You can notify your carrier, you know, ensure you have a good spam filter, and if it persists, the bottom line is you're going to need a new phone number and I think the biggest takeaway is, you know, as much as, like, I've had people say to me, oh, you talk about, you know, a lot about frauds and scams. And I said, well, more than I did yesterday, but somebody said, oh, you would never get scammed. And I said, I have as much chance to get scammed as anyone else. There is not there. We, none of us are immune to clicking on the link, answering the call for a variety of reasons, because we're human. We're very capable of being socially engineered. And I think that, you know, as much as we try to be careful and, you know, stop, think, you know, try to figure it out, don't react to the urgency and all those steps that we learn, I think we're human. And, you know, in the mid. In the moment, in the heat of the moment, we, you know, our God gets let down, and we do react. And I think the bigger issue, the most important takeaway is to tell the story, let people know what happened.

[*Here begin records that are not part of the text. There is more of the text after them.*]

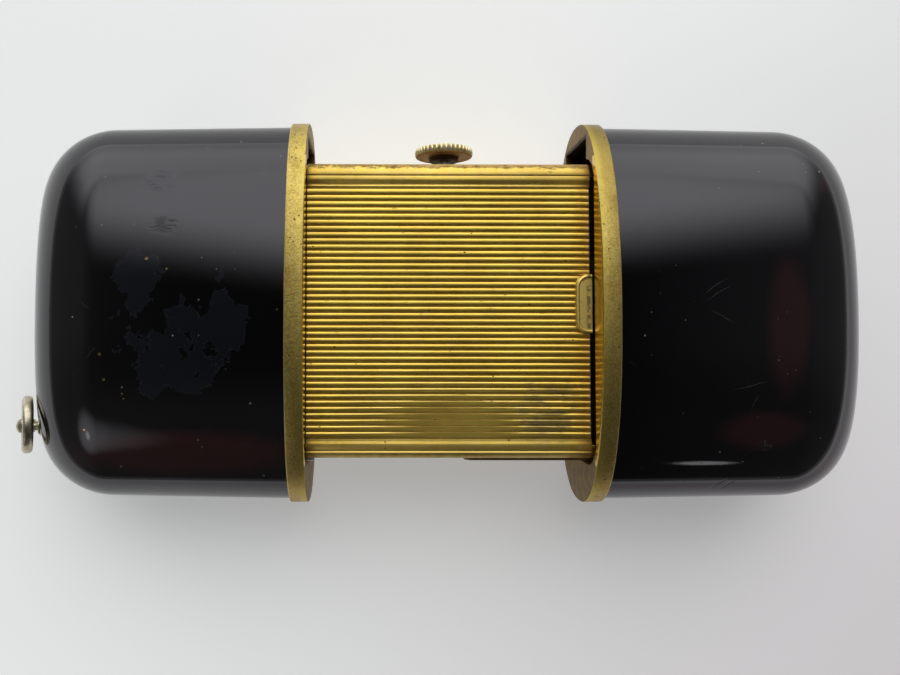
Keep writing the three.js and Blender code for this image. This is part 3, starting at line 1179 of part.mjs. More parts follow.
add('centre_wheel', centreWheel(), 'gilt');
add('minute_hand', hand(
  MINUTE_HAND_LENGTH, MINUTE_BOSS_RADIUS, MINUTE_HAND_WIDTH, MINUTE_HAND_Z, 0,
), 'blueSteel');
add('hour_wheel', hourWheel(), 'gilt');
add('hour_hand', hand(
  HOUR_HAND_LENGTH, HOUR_BOSS_RADIUS, HOUR_HAND_WIDTH, HOUR_HAND_Z, HOUR_PIPE_BORE,
), 'blueSteel');
add('minute_wheel', minuteWheel(), 'gilt');
add('third_wheel', trainWheel(
  THIRD, 45, THIRD_WHEEL_RADIUS, THIRD_WHEEL_Z, 6, CENTRE_WHEEL_Z + WHEEL_THICKNESS,
), 'gilt');
add('fourth_wheel', trainWheel(
  FOURTH, 42, FOURTH_WHEEL_RADIUS, FOURTH_WHEEL_Z, 6, THIRD_WHEEL_Z + WHEEL_THICKNESS,
), 'gilt');
add('escape_wheel', trainWheel(
  ESCAPE, 15, ESCAPE_WHEEL_RADIUS, ESCAPE_WHEEL_Z, 6, FOURTH_WHEEL_Z + WHEEL_THICKNESS,
), 'steel');
add('pallet_fork', palletFork(), 'steel');
add('balance_wheel', balanceWheel(), 'gilt');

export default watch;
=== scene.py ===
# %% [markdown]
# # A slide-open travel watch
# The watch lies on its dial side with its two black lacquered case halves slid apart. Between them
# lies the gilt watch unit with its ribbed stand flap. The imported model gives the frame: every piece
# below takes its place from a node of that frame, so nothing is fitted by eye.

import math

import bmesh
import bpy
from mathutils import Matrix, Vector


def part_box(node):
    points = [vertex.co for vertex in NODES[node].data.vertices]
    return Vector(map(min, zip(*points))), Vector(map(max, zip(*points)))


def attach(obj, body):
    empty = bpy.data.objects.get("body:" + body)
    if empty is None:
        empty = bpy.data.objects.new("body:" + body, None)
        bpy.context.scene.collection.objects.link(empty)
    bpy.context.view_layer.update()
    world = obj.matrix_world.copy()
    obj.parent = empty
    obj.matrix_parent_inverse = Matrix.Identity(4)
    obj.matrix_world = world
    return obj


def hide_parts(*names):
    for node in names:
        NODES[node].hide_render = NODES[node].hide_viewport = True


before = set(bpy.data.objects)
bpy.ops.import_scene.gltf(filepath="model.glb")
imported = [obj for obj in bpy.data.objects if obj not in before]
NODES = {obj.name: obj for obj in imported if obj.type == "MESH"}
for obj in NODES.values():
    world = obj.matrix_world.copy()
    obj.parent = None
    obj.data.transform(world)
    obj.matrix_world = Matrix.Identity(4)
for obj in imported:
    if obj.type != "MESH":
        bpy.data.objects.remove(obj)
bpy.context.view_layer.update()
MM = 0.001

# %% [markdown]
# Every piece needs two things first: a way into the scene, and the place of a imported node.


# %% Objects and places
def linked(name, data, material=None):
    """New object in the scene, with one finish if it is given."""
    obj = bpy.data.objects.new(name, data)
    bpy.context.scene.collection.objects.link(obj)
    if material:
        data.materials.clear()
        data.materials.append(material)
    return obj


def spans(node):
    """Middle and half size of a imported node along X, Y and Z, in millimetres."""
    low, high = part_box(node)
    return [((a + b) / 2 / MM, (b - a) / 2 / MM) for a, b in zip(low, high)]


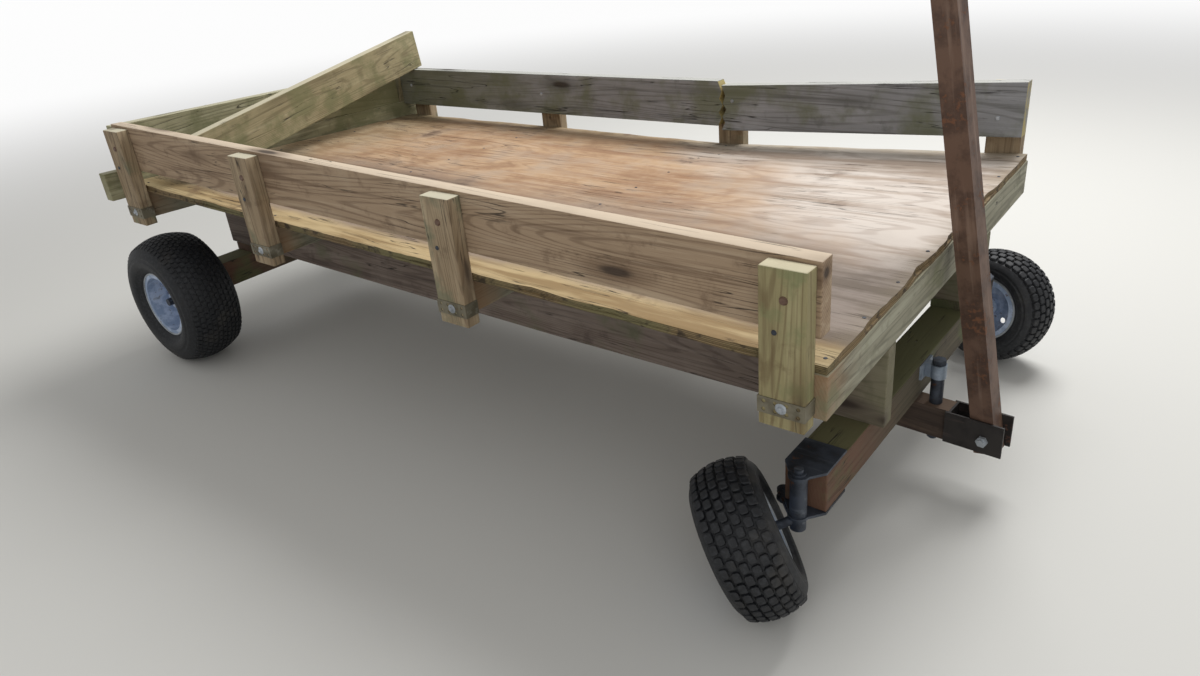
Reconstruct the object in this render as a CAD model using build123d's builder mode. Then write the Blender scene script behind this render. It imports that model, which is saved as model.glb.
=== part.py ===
# A home-made four-wheeled garden wagon: a plywood deck on wooden beams, stakes and side boards,
# two wooden axles, hinged front wheels, and a square steel drawbar that stands up against the deck.
# Millimetres. X points forward, Y to the left, and Z up from the ground. Right is the -Y side.

import os
from math import atan2, cos, hypot, radians, sin, tan

from build123d import *

# Deck
DECK_LENGTH = 2438
DECK_WIDTH = 1219
DECK_THICKNESS = 18
DECK_TOP = 605
TWIST = 25
SAG = 30

# Lumber sections: the thin way, and the wide way of two-by-fours, -sixes and -eights
THIN = 38
TWO_BY_FOUR = 89
TWO_BY_SIX = 140
TWO_BY_EIGHT = 184

# Stakes and side boards
STAKE_REAR_INSET = 66
STAKE_FRONT_INSET = 68
SECOND_STAKE_X = -440
THIRD_STAKE_X = 325
STAKE_ABOVE = 182
STAKE_BELOW = 123
SIDE_BOARD_GAP = 50
SIDE_BOARD_SHORT = 15
BREAK_BEHIND = 7
BREAK_GAP = 6
BREAK_LIFT = 13
STRAP_HEIGHT = 33
STRAP_RISE = 25
STRAP_THICKNESS = 1.6
STRAP_HOLE = 4

# Across the rear: a rail that sticks out at both sides, a board above it, and a leaning post
TAIL_RIGHT_TOP = 207
TAIL_LEFT_TOP = 175
TAIL_INSET = 62
RAIL_PAST_RIGHT = 70
RAIL_PAST_LEFT = 31
POST_HEIGHT = 227
POST_LEAN = 13.7

# The loose board: how far its ends lie from the deck's rear edge and long edges
LOOSE_LEFT_INSET = 58
LOOSE_LEFT_PAST = 6
LOOSE_LEFT_ABOVE = 8.5
LOOSE_RIGHT_INSET = 195
LOOSE_RIGHT_SHORT = 137

# Running gear
BEAM_Y = 306
FRONT_AXLE_INSET = 74
FRONT_AXLE_HALF = 530
REAR_AXLE_INSET = 69
REAR_AXLE_HALF = 480
CLOSE = 0.05
SEAT = 0.3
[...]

[00:21:31] Speaker A: Exactly.
[00:21:32] Speaker B: Too often we feel like, oh, no one, no one's. This hasn't happened to anybody but me. And I think the fraudsters and the scammers count on that. Because if we're not having the conversation and we're not sharing the story and we're not talking about what's out there, then people don't realize it's actually out there. So I think doing that, and I do try to do that, I'm on LinkedIn. I share a lot about frauds, not only within our industry, but just general, because it's, you know, it's pervasive everywhere, so that, you know, maybe create the awareness. But I don't think. I don't think anything is 100% preventable. And there are a lot of people who've come forward who are, you know, working in cybersecurity that have shared their stories about being scammed. So none of us are immune. And we have to, you know, maybe, you know, be. Be kinder to ourselves and say, oh, why did this happen to me? You know, and don't feel bad about it. And when people say, hey, they've had this experience, maybe they clicked on the link, maybe, you know, they. They started dialoguing with somebody and they got involved in a romance scandal. Rather than look at them and make them feel bad, maybe we're. We're just a little bit more compassionate and realize that fraudsters, they're good at what they do. They're very good at what they do. They use the technology and they use the psychology. And that's how they do it and you know they make a lot of money so it's a lucrative business.
That's the bottom line. Frauds just make a lot of money and that's why they're doing it.
[00:23:05] Speaker A: I guess so. Well, I think the other great bottom line here is sharing stories and I'm, you know, I want to thank you so much for being willing to come on and share your story with us. I think, I mean I've never heard of it but I'm paying closer attention to all those things now and having you share this story is one of the ways that we can help everybody out there. So thank you very much, Tracy. Much appreciate your time for having me.
[00:23:32] Speaker B: I appreciate it.
[00:23:33] Speaker A: Great. All right. And to our audience, we once again thank you all for joining us. Until we meet again, let's all continue to learn, grow and hopefully prosper. Thanks.